Like Nixon, Trump has transitioned from the improper to the outrageous. His attempts to frustrate the special prosecutor's efforts and to obstruct justice—and, of course, the government shutdown and declaration of a national emergency—are causing anger even within the Republican ranks. His hybrid elephant-lemmings are reaching a crossroad—whether to continue abetting the president's crimes and go down with the ship, or to resurrect the extinct Republican vertebrate. At some point, even the president's most diehard constituents will be forced to face the facts.

Nixon kept adding last-straws to the growing pile of no-no's, including overt attempts to frustrate the investigation of his crimes and directing the "plumbers" to lie to Congress.
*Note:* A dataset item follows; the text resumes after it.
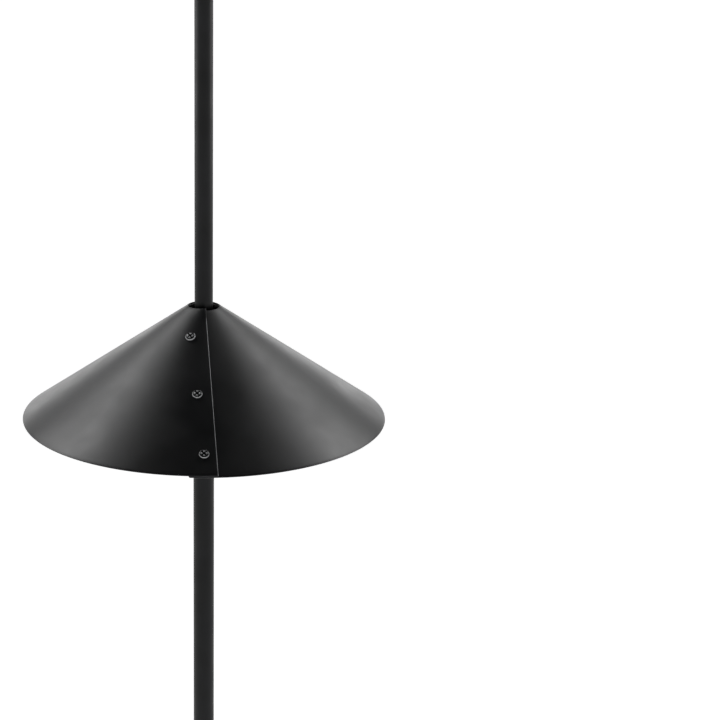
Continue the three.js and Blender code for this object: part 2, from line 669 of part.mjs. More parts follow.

What happened in 1974 was pretty bad, but the reality is that Trump is an even bigger Dick than Nixon. Nixon was blessed with a fine brain, though he ended up using it for devious ends. Trump isn't troubled by the presence of an IQ, so I suppose we should hold him less culpable for the constant stream of lies—some so obvious and outrageous that even loyalists find them laughable.

There are dozens of metaphors that apply to Nixon and Trump. It is Trump's own actions that are chipping away at the foundation of his reign, and collapse is the only logical outcome.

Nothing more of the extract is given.